There have been long-running discussions within the industry about where New Zealand sits on the international cost curve and other dairy industries are now adopting practises that make them fairly competitive, he told the Dairy NZ Farmers’ Forum in the Waikato.

Once global milk prices start to rise again farmers will get a clear picture of the cost of production and if they’re not at that level, some won’t last and the New Zealand industry will find out where it really sits on that global cost curve, he said.

The industry has invested a lot of money in stainless steel to process growing milk volumes but over the next five years farmers will be faced with investment in things they can’t see and will be largely offshore in order to be globally competitive, he added. 

“There was a long phase where we focused domestically on the structure of the industry which we thought would determine success. It does have an impact but it’s by no means the only thing,” he said.

One of the big government priorities in the next five years is resolving the question of water allocation which has been under debate for the past seven years.

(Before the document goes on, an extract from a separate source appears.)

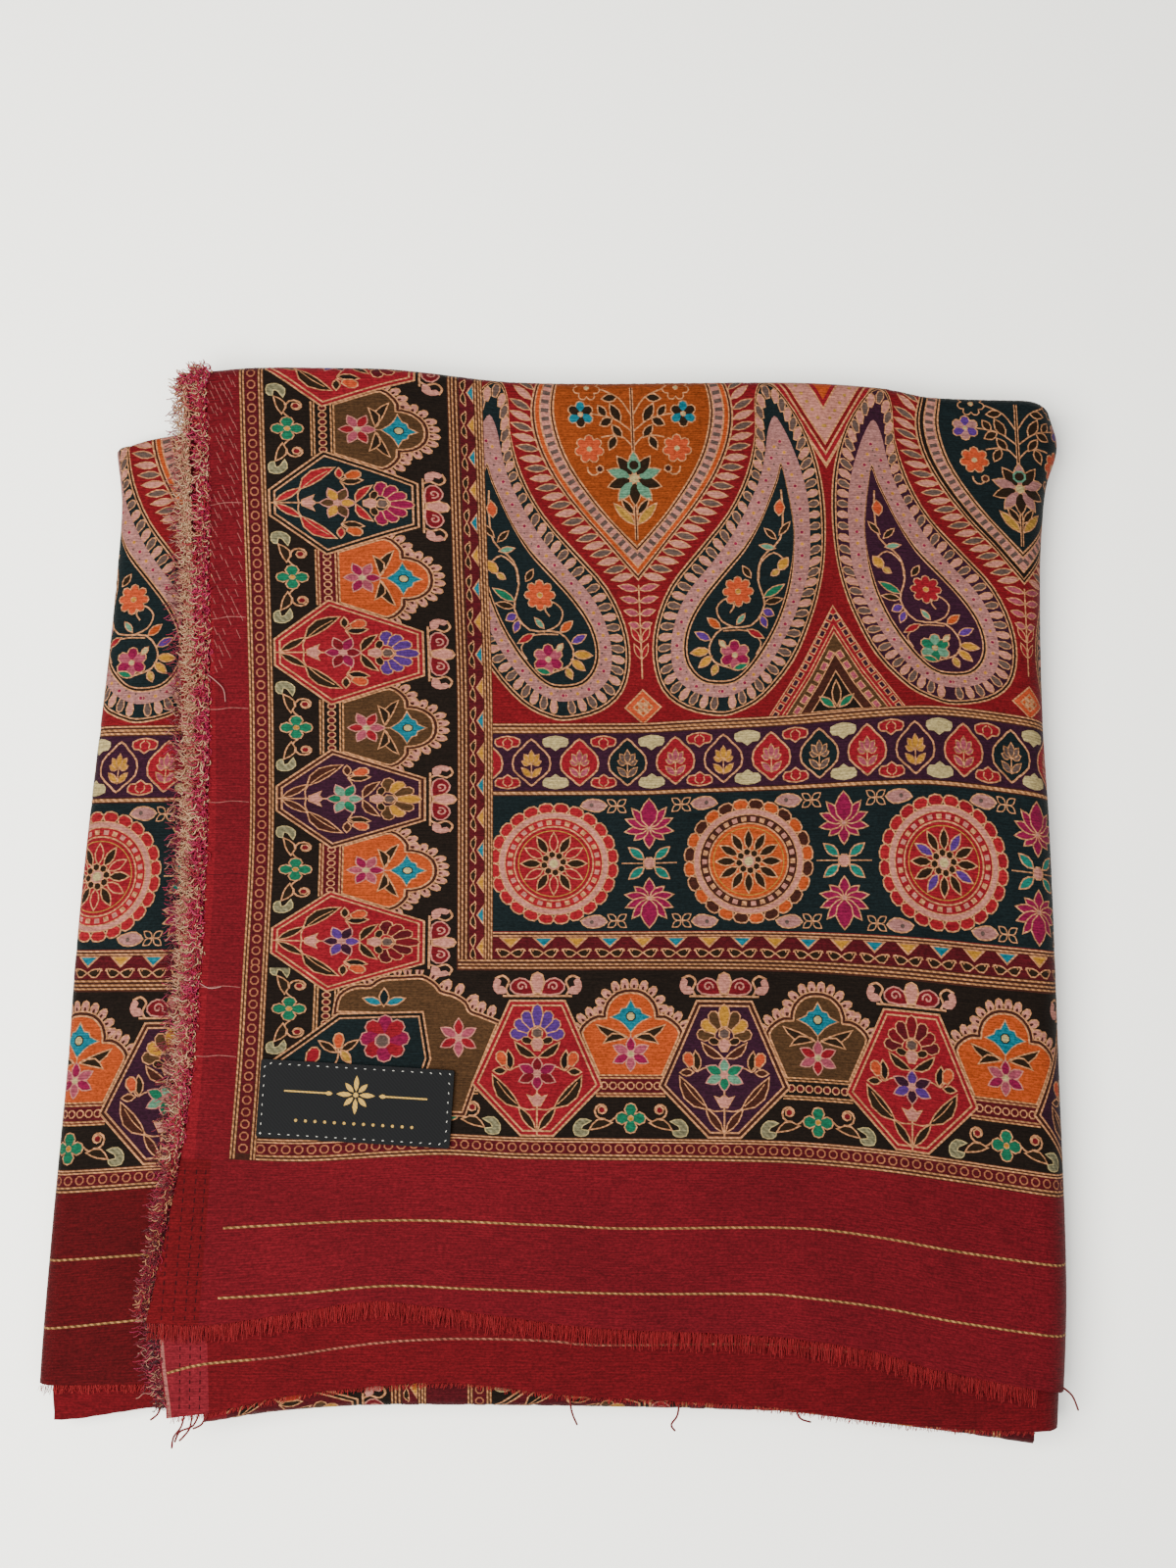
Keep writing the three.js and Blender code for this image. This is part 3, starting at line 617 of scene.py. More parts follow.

English said there could be a high cost to New Zealand’s economy if new water policies stopped more intensive farming and higher production. “We could end up giving up a lot of GDP,” he said. But if the government gets it right, there could be those benefits coupled with the development of new uses for the water and maintaining the country’s branding around sustainability and clean water.

“Seven years ago there was war by press release by Federated Farmers and environmental groups. Now there is deep, rich discussions that are tense, there’s no doubt it is, but that is forward and progressive-looking,” he said.

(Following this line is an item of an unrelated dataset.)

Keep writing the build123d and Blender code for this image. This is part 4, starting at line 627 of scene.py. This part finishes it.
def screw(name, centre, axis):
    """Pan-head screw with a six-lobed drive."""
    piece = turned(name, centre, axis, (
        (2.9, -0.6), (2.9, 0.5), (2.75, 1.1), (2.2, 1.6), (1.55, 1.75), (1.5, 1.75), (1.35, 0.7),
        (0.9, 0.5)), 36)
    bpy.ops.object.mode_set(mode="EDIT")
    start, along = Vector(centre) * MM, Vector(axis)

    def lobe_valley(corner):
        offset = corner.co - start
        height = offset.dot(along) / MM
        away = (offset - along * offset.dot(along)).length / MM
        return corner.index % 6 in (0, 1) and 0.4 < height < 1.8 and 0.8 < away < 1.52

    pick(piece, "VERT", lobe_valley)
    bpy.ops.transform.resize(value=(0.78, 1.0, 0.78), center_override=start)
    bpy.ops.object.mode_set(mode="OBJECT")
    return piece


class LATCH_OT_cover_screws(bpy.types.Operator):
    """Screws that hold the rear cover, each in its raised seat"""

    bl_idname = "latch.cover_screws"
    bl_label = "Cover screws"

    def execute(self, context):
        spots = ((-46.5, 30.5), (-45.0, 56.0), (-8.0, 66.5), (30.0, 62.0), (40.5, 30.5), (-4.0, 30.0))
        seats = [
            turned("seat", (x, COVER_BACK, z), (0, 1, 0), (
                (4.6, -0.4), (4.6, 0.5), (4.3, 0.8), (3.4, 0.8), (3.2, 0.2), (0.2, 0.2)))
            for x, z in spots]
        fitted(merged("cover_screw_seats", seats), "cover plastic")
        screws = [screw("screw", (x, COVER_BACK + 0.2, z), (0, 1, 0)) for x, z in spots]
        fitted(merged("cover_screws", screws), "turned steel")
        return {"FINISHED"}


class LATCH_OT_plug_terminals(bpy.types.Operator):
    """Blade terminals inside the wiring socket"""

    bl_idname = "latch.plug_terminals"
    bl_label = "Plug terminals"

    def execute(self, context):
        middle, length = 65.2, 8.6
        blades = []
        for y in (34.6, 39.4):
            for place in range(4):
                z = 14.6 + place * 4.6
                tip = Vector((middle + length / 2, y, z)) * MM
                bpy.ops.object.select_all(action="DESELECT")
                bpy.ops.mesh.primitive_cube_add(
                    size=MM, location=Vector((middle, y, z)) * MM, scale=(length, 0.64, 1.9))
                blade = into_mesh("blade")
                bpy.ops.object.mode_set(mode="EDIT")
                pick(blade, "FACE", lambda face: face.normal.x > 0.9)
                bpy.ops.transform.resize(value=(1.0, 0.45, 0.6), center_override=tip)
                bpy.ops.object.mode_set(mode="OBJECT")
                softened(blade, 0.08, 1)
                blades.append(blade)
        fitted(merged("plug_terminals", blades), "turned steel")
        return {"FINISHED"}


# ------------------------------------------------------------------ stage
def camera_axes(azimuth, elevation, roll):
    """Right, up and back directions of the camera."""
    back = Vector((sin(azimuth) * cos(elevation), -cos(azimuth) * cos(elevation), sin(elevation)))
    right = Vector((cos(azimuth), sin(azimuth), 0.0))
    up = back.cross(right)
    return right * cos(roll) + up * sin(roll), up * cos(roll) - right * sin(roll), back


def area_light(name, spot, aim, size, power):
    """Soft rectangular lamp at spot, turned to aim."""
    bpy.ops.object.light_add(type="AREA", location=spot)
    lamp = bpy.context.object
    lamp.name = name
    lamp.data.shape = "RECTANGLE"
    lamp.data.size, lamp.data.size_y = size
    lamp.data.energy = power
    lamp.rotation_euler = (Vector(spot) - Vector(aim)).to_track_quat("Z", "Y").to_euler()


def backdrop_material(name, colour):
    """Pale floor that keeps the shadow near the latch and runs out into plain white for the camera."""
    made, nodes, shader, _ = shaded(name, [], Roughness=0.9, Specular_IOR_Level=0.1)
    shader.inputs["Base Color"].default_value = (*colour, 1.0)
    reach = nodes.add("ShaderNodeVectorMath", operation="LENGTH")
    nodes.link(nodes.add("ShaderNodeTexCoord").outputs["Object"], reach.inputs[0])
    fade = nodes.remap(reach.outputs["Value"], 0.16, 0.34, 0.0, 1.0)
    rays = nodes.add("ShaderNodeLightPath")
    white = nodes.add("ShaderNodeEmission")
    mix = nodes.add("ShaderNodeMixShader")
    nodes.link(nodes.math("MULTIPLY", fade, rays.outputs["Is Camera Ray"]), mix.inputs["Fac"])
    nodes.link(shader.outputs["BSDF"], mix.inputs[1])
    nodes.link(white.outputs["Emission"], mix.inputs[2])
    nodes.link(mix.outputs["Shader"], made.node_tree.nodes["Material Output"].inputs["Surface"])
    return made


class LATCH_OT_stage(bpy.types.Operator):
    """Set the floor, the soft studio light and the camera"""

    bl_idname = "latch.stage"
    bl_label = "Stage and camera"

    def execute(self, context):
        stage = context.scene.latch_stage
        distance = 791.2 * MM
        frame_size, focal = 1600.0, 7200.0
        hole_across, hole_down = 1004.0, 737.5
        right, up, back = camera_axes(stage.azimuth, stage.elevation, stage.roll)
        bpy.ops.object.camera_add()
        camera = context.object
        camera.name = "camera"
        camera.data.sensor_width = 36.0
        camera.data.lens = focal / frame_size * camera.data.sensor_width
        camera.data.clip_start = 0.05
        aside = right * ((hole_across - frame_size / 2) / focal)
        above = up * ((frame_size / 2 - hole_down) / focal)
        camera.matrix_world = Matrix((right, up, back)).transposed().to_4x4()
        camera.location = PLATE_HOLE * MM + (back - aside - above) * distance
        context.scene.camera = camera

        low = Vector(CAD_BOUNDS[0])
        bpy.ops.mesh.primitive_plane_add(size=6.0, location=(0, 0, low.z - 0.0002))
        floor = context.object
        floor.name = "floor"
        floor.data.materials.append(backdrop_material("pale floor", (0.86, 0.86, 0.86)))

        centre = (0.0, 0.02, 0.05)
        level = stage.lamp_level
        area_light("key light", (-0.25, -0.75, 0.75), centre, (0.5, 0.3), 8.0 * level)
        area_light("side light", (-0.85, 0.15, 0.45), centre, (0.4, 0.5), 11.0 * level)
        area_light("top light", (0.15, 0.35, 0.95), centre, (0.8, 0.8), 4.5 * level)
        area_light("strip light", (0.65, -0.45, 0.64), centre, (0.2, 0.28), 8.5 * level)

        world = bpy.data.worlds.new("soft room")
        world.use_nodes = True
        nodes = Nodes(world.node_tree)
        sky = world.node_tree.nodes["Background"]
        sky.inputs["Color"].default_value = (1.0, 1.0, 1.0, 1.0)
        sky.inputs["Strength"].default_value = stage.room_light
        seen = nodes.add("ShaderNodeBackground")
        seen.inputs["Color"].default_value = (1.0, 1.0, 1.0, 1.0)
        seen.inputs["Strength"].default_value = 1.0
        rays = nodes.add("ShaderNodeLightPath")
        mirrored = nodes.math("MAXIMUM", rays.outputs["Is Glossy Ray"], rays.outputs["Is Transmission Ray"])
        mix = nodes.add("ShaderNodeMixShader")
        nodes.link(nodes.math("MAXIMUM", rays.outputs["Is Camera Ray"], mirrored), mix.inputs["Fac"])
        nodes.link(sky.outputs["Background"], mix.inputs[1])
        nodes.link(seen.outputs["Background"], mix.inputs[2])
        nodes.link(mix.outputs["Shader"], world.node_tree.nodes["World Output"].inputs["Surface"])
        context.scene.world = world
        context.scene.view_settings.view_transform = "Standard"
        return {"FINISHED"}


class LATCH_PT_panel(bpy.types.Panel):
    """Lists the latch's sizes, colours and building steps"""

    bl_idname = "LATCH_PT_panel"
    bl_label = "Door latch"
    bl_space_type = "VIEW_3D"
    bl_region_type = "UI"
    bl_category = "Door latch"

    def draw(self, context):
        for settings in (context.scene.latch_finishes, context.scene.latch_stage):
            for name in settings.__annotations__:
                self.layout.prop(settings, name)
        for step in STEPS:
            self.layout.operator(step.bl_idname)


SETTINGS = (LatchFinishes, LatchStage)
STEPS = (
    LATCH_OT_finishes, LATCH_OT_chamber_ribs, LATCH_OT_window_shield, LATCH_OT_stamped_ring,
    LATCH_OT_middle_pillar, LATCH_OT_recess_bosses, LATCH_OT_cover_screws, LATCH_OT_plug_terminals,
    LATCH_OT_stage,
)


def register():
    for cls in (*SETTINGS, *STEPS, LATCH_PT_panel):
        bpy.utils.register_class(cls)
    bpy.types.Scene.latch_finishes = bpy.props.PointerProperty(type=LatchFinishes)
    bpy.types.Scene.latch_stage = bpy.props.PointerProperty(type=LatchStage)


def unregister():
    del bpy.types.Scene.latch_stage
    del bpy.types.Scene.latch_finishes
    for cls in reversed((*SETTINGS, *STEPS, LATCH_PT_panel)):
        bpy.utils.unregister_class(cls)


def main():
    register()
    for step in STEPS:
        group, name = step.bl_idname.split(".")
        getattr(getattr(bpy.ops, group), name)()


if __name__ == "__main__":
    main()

There were also changing attitudes to debt within the dairy industry, although he added the government couldn’t lecture anyone on that front. He pointed to state-owned Solid Energy which was once valued by its board at $3 billion and is now negatively valued at the cost of the environmental liabilities to clean up its mines.

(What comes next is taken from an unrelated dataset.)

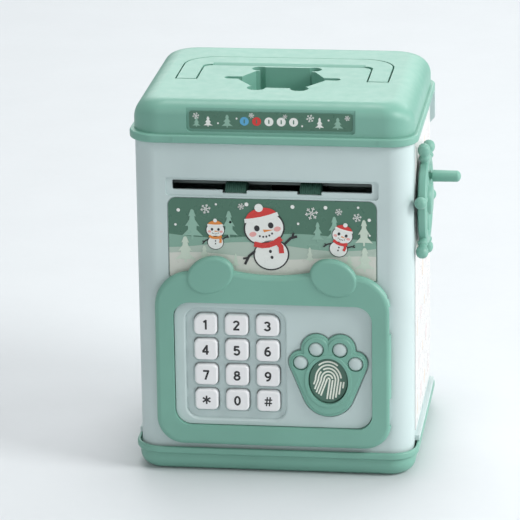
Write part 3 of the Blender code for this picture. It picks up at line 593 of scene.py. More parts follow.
def shell_plan(front):
    side = -1 if front else 1
    seam = SEAM_Y - 0.15 if front else SEAM_Y + 0.15
    hub_x = BODY_X - BODY_CORNER
    hub_y = side * (BODY_Y - BODY_CORNER)
    swing = 90 * side
    inner = BODY_CORNER - WALL
    ring = [(BODY_X, seam)]
    ring += arc((hub_x, hub_y), BODY_CORNER, 0, swing, 14)
    ring += arc((-hub_x, hub_y), BODY_CORNER, swing, 2 * swing, 14)
    ring += [(-BODY_X, seam), (-BODY_X + WALL, seam)]
    ring += arc((-hub_x, hub_y), inner, 2 * swing, swing, 10)
    ring += arc((hub_x, hub_y), inner, swing, 0, 10)
    return ring + [(BODY_X - WALL, seam)]


print("shell plan has", len(shell_plan(True)), "points")

# %% [markdown]
# ## The front shell
# Around the note slot the wall steps in and its edge is chamfered, which catches a thin line
# of light. Two small notches in the lower lip give the feed rollers room.

# %% The front shell
HINGE = (54.1, -59.65)
LUG_Z = ((73.8, 86.7), (27.8, 40.7))
front_shell = plate(shell_plan(True), BODY_Z, "XY")
through = (-58.5, -53.0)
cut(front_shell,
    plate(rounded((-52.3, 52.0), (18.5, 96.8), 9.0), through, "XZ"),
    plate(rounded((-47.3, 47.3), (141.2, 146.0), 0.8, 4), through, "XZ"),
    plate(rounded((-50.4, 50.4), (138.2, 147.3), 1.5, 6), (-58.5, -56.1), "XZ"),
    plate(rounded((-49.8, 49.8), (97.9, 137.8), (0.8, 0.8, 4.2, 4.2)), (-58.5, -56.4), "XZ"))
for middle in (-17.7, 17.7):
    cut(front_shell, block((middle - 5.8, middle + 5.8), through, (139.7, 142.0)))
for low, high in LUG_Z:
    join(front_shell,
         block((HINGE[0] - 0.8, HINGE[0] + 0.8), (HINGE[1] + 1.1, -55.8), (low, high)),
         rod("Z", HINGE, 1.35, (low, high), 24))
    cut(front_shell, rod("Z", HINGE, 0.95, (low - 2, high + 2), 24))
keep(front_shell, "front_body_shell", "casing", pale, ["front_shell"], edge=0.25)
print("front shell kept")

# %% [markdown]
# ## The rear shell
# The rear shell has the battery hole, the speaker slots, the switch slot, the bearing for the
# wheel's shaft, the guides for the latch bar and two small lugs under the lid's rim.

# %% The rear shell
rear_shell = plate(shell_plan(False), BODY_Z, "XY")
back = (53.0, 58.5)
join(rear_shell, rod("X", WHEEL, 5.0, (-64.2, -60.9), 32))
for low, high in ((60.0, 66.0), (102.0, 108.0)):
    join(rear_shell, block((-64.1, -55.2), (-40.4, -30.6), (low, high)))
    cut(rear_shell, block((-60.65, -56.95), (-38.35, -32.65), (low - 1, high + 1)))
for side in (-1, 1):
    lug = [(side * 65.4, 147.5), (side * 68.4, 151.0), (side * 68.4, 164.2), (side * 65.4, 164.2)]
    foot = sorted((side * 65.4, side * 68.2))
    join(rear_shell, plate(lug, (46.5, 50.5), "XZ"), block(foot, (-40.5, 44.5), (13.0, 15.6)))
cut(rear_shell, plate(rounded((-29, 29), (24.0, 82.0), 3.0), back, "XZ"),
    rod("X", WHEEL, 4.3, (62.0, 67.0), 32), rod("X", WHEEL, 2.25, (-65.0, -58.0), 24),
    block((39.0, 47.0), back, (77.5, 81.5)))
for i in range(5):
    x = -10 + 5 * i
    cut(rear_shell, plate(rounded((x - 1, x + 1), (102, 122), 0.95, 6), back, "XZ"))
keep(rear_shell, "rear_body_shell", "casing", pale, ["rear_shell"], edge=0.25)
print("rear shell kept")

# %% [markdown]
# ## The carry handle
# The handle is a flat U with softly rounded edges, so it is comfortable to lift. Its legs end
# in the round pivots.

# %% The carry handle
handle = plate(handle_outline(-0.15), (180.2, 184.6), "XY")
front = HANDLE_BACK - HANDLE_BAR
slope = [(front - 0.5, 185.0), (front - 0.5, 181.7)]
slope += [(front + 3.9 - 3.4 * math.cos(math.radians(a)), 181.2 + 3.4 * math.sin(math.radians(a)))
          for a in range(0, 91, 15)]
slope += [(front + 3.9, 185.0)]
cut(handle, plate(slope, (-37.2, 37.2), "YZ"))
for side in (-1, 1):
    middle = side * (HANDLE_LEG[0] + HANDLE_LEG[1]) / 2
    cut(handle, rod("X", PIVOT, 1.45, (middle - 7, middle + 7), 24))
keep(handle, "folding_handle", "handle", green, ["carry_handle"], edge=0.5)
print("handle kept")

# %% [markdown]
# # The door
# ## The ear-topped frame
# The frame is a fat, pillowy band: its outer and inner edges roll over with a big radius. Two
# oval ears overlap the top of the band as raised pads, tilted outwards, and the brow between
# them dips a little. Rounding the frame and the ears before joining them keeps the crisp line
# where they meet. At the back the outline steps in, so a dark shadow line runs all round the
# closed door, and pockets there hide the hinge knuckles.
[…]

Given there’s likely to be another season of low milk payout and not a lot of cash in the bank come spring, English said that’s likely to recalibrate the dairy industry’s attitude to debt. He warned high household debt is also an issue that needs to be tackled given rising house prices and the inevitability interest rates will eventually increase.

Tim Hunt, Rabobank head of food and agribusiness research and advisory said one of the lessons from the latest dairy downturn was around high debt levels worldwide. While in some parts of the world dairy competitors paid down 25 percent of their debt during the peak when global dairy prices were high that didn’t happen at the same level in New Zealand.

“This is the third dairy downturn since 2008 and we’re likely to see this again even if the medium-term outlook is generally better. We’ve learnt we could make decisions in the better times that give us more confidence in the next downturn,” he said.

Hunt said one of the other lessons was that free trade agreements will only go so far as New Zealand’s experience with China shows. When things got nasty in China and they pulled back on demand, New Zealand was last in the queue, he said. “Sometimes it’s not enough to be the lowest cost provider”.

Hunt is predicting the downturn in global dairy prices will last well into the next dairy season and it will be another low payout year though medium-term prospects look brighter with milk prices and demand rising.

Fonterra Cooperative Group chief executive Theo Spierings said he expected New Zealand’s milk production to rise from the current 20 billion litres to 25 billion by 2020 while the globally traded dairy market, which informs the milk price, is likely to rise by 5.5 percent a year to 91 billion litres from 66 billion.

He said it was important to allow farmers to continue expanding production or else New Zealand will lose scale and relevance in global markets with Fonterra able to shift the extra volume to value-add products – something it has proved it can do in the past two years.

Fonterra has a target of shifting from value add accounting for 8 percent of its total milk pool to 17 percent or $5 billion by 2023.

Spierings said the cooperative’s strategy involves “staying on course” to drive volume and value-add, defending its global market share against increasing competition, and getting better at “telling its story” both domestically and overseas “rather than letting other people tell it for us”.